President Goodluck Jonathan needs to show leadership by declaring emergency on the economy while, among others, demanding strategic blueprints from ministers and heads of parastatals and agencies on how to move their areas of jurisdiction forward.
There is a need for the various committees of the National Assembly that have oversight responsibilities over ministries, departments and agencies to rise above primordial sentiments and perform their roles effectively so that the loopholes inherent in these organs could be checked and channeled to people and development-oriented ventures.

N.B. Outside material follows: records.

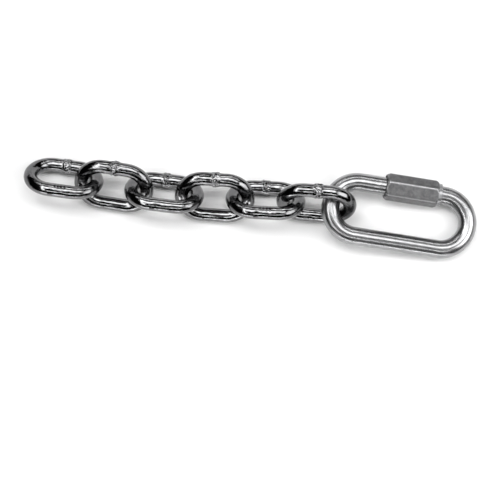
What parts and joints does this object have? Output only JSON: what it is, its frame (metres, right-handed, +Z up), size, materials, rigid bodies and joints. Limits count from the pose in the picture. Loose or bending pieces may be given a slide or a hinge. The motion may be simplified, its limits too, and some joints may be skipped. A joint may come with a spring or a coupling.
{
  "type": "safety chain",
  "caption": "Short safety chain: welded steel links hang from an oval quick link whose gate is a long hexagonal sleeve nut.",
  "frame": {"origin": "on the floor, under the middle of the object as it lies stretched out", "axes": "+Z up; +X from the free end link to the quick link; +Y towards the nut's side of the quick link"},
  "size_m": [0.2379, 0.0402, 0.0286],
  "materials": {
    "rod_steel": "polished bare steel with fine drawing lines",
    "nut_steel": "milled steel, matte and mottled, with bright corners",
    "chain_steel": "bright zinc plate over drawn wire, dull around the welds"
  },
  "bodies": {
    "quick_link": {"quick_link_body": "rod_steel"},
    "nut": {"sleeve_nut": "nut_steel"},
    "link_1": {"chain_link_1": "chain_steel"},
    "link_2": {"chain_link_2": "chain_steel"},
    "link_3": {"chain_link_3": "chain_steel"},
    "link_4": {"chain_link_4": "chain_steel"},
    "link_5": {"chain_link_5": "chain_steel"},
    "link_6": {"chain_link_6": "chain_steel"}
  },
  "joints": [
    {"name": "nut_slide", "type": "slide", "parent": "quick_link", "child": "nut", "axis": [-0.9936, 0, 0.1133], "range_m": [0, 0.0135]},
    {"name": "link_1_swing", "type": "hinge", "parent": "quick_link", "child": "link_1", "pos_m": [0.04164, -0.00129, 0.01313], "axis": [0.022, -0.9822, 0.1867], "range_deg": [-90, 90]},
    {"name": "link_2_swing", "type": "hinge", "parent": "link_1", "child": "link_2", "pos_m": [0.01687, -0.00259, 0.01392], "axis": [-0.0422, 0.5648, 0.8242], "range_deg": [-90, 90]},
    {"name": "link_3_swing", "type": "hinge", "parent": "link_2", "child": "link_3", "pos_m": [-0.00953, -0.0049, 0.01233], "axis": [0.0555, -0.7049, 0.7071], "range_deg": [-90, 90]},
    {"name": "link_4_swing", "type": "hinge", "parent": "link_3", "child": "link_4", "pos_m": [-0.03596, -0.00674, 0.01158], "axis": [-0.0308, 0.7063, 0.7072], "range_deg": [-90, 90]},
    {"name": "link_5_swing", "type": "hinge", "parent": "link_4", "child": "link_5", "pos_m": [-0.06246, -0.00721, 0.01233], "axis": [0, 0.7071, -0.7072], "range_deg": [-90, 90]},
    {"name": "link_6_swing", "type": "hinge", "parent": "link_5", "child": "link_6", "pos_m": [-0.08896, -0.00674, 0.01158], "axis": [0.0062, 0.7071, 0.7071], "range_deg": [-90, 90]}
  ]
}
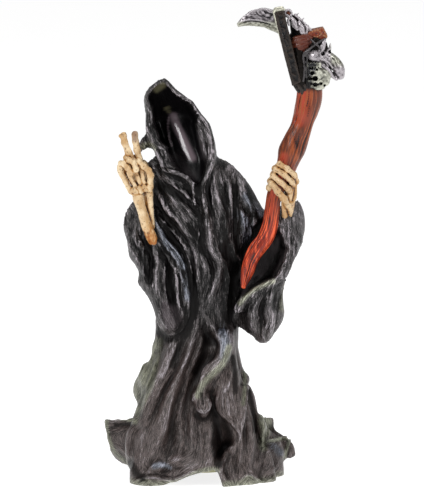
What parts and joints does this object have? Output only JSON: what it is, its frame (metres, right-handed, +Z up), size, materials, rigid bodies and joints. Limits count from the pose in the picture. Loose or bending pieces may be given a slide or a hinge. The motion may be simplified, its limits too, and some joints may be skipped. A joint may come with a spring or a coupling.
{
  "type": "grim reaper figurine",
  "caption": "Standing hooded skeleton figure in a draped robe, one hand raised in a V sign and the other holding a tall scythe with a carved head.",
  "frame": {"origin": "centre of the front-to-back middle of the figure on the ground plane, on the level that the pad and the hem rest on", "axes": "+Z up, the figure faces -Y, and its left hand with the scythe is towards +X"},
  "size_m": [0.1497, 0.0878, 0.2996],
  "materials": {
    "robe_paint": "cast resin painted near black, dry-brushed mauve grey on the folds, satin varnish",
    "bone_paint": "cast resin painted ivory with an amber brown wash in the joints",
    "wood_paint": "cast resin painted red brown with orange red grain, satin varnish",
    "silver_paint": "cast resin painted silver with a black wash",
    "pad_plastic": "pale matte pad under the hem"
  },
  "bodies": {
    "root": {"robed_figure": "robe_paint", "scythe": "wood_paint", "base_pad": "pad_plastic"}
  },
  "joints": []
}
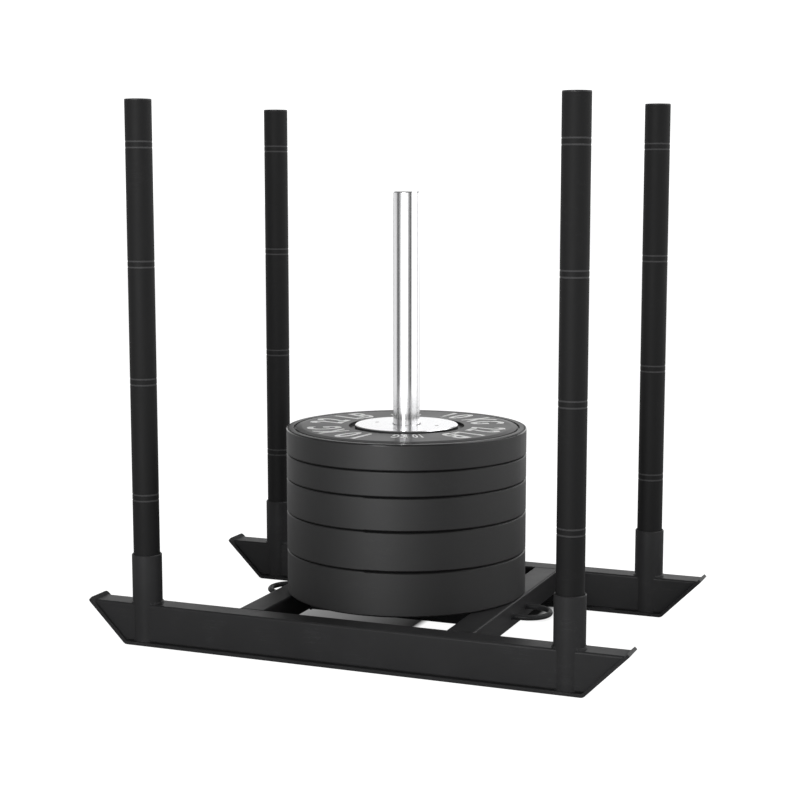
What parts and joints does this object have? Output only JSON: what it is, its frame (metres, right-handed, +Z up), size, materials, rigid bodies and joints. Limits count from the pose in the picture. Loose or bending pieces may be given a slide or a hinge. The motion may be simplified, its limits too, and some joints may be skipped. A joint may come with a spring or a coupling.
{
  "type": "weight sled",
  "caption": "Push and pull sled on two skid runners, with lift-out upright poles at the corners and a central loading sleeve that carries a stack of bumper plates.",
  "frame": {"origin": "on the ground under the loading sleeve's axis, at the sled's centre", "axes": "+X along the runners to the front, +Y across to the left runner, +Z up along the sleeve"},
  "size_m": [1.0226, 0.612, 0.9875],
  "materials": {
    "frame_black": "satin black powder coat",
    "skid_black": "satin black powder coat, scuffed on the sole and the toes",
    "pole_black": "matt textured black powder coat",
    "cap_black": "matt moulded plastic",
    "sleeve_chrome": "polished chrome plate",
    "plate_rubber": "smooth matt moulded rubber with white printed numbers",
    "hub_steel": "satin chrome-plated steel",
    "screw_steel": "zinc-plated steel"
  },
  "bodies": {
    "sled_frame": {"right_runner": "frame_black", "right_rear_toe": "frame_black", "right_front_toe": "frame_black", "right_skid": "skid_black", "left_runner": "frame_black", "left_rear_toe": "frame_black", "left_front_toe": "frame_black", "left_skid": "skid_black", "rear_cross_member": "frame_black", "front_cross_member": "frame_black", "centre_beam": "frame_black", "rear_tow_loop": "frame_black", "front_tow_loop": "frame_black", "right_rear_socket": "frame_black", "right_front_socket": "frame_black", "left_rear_socket": "frame_black", "left_front_socket": "frame_black", "sleeve": "sleeve_chrome", "sleeve_cap": "sleeve_chrome"},
    "right_rear_push_pole": {"right_rear_pole": "pole_black", "right_rear_cap": "cap_black"},
    "right_front_push_pole": {"right_front_pole": "pole_black", "right_front_cap": "cap_black"},
    "left_rear_push_pole": {"left_rear_pole": "pole_black", "left_rear_cap": "cap_black"},
    "left_front_push_pole": {"left_front_pole": "pole_black", "left_front_cap": "cap_black"},
    "plate_1": {"plate_1_rubber": "plate_rubber", "plate_1_hub": "hub_steel", "plate_1_screws": "screw_steel"},
    "plate_2": {"plate_2_rubber": "plate_rubber", "plate_2_hub": "hub_steel", "plate_2_screws": "screw_steel"},
    "plate_3": {"plate_3_rubber": "plate_rubber", "plate_3_hub": "hub_steel", "plate_3_screws": "screw_steel"},
    "plate_4": {"plate_4_rubber": "plate_rubber", "plate_4_hub": "hub_steel", "plate_4_screws": "screw_steel"},
    "plate_5": {"plate_5_rubber": "plate_rubber", "plate_5_hub": "hub_steel", "plate_5_screws": "screw_steel"}
  },
  "joints": [
    {"name": "right_rear_pole_lift", "type": "slide", "parent": "sled_frame", "child": "right_rear_push_pole", "axis": [0, 0, 1], "range_m": [0, 0.17]},
    {"name": "right_front_pole_lift", "type": "slide", "parent": "sled_frame", "child": "right_front_push_pole", "axis": [0, 0, 1], "range_m": [0, 0.17]},
    {"name": "left_rear_pole_lift", "type": "slide", "parent": "sled_frame", "child": "left_rear_push_pole", "axis": [0, 0, 1], "range_m": [0, 0.17]},
    {"name": "left_front_pole_lift", "type": "slide", "parent": "sled_frame", "child": "left_front_push_pole", "axis": [0, 0, 1], "range_m": [0, 0.17]},
    {"name": "plate_1_lift", "type": "slide", "parent": "sled_frame", "child": "plate_1", "axis": [0, 0, 1], "range_m": [0, 0.75]},
    {"name": "plate_2_lift", "type": "slide", "parent": "plate_1", "child": "plate_2", "axis": [0, 0, 1], "range_m": [0, 0.67]},
    {"name": "plate_3_lift", "type": "slide", "parent": "plate_2", "child": "plate_3", "axis": [0, 0, 1], "range_m": [0, 0.6]},
    {"name": "plate_4_lift", "type": "slide", "parent": "plate_3", "child": "plate_4", "axis": [0, 0, 1], "range_m": [0, 0.535]},
    {"name": "plate_5_lift", "type": "slide", "parent": "plate_4", "child": "plate_5", "axis": [0, 0, 1], "range_m": [0, 0.49]}
  ]
}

The nation’s agricultural sector alone, if well harnessed, is capable of providing jobs for the nation’s teeming jobless youths. The core indicators of a nation’s economic fortune are the qualities of its policies, budget and their implementation.
This nation has yet to fare well in these areas. There must be a deliberate attempt to diversify and liberalize the economy to save it from the vagaries of oil price volatility, oil theft, etc., that have constantly held the economy by the jugular.
The nation’s executives and the legislators need to wane themselves of the inanities of subjecting the budget to selfish tendencies every year. Budget is too critical, too central to the people’s welfare and development to be toyed with by people charged with the responsibility of fixing the economy.
Nigerians must for once realize that election is about handling their fate over to their leaders in trust. Countries like China and Malaysia have made a mark in the world because of the quality of their leaders and the strategic importance of their policies, democracy or nay.
We cannot sell our votes to nonentities and expect the economy and other segments/sectors of the nation to do well. Something, as the lawyers say, cannot stand on nothing. Getting it right as a nation starts with electing the right people to handle our affairs. We must demand the right political space and play the game by the rules.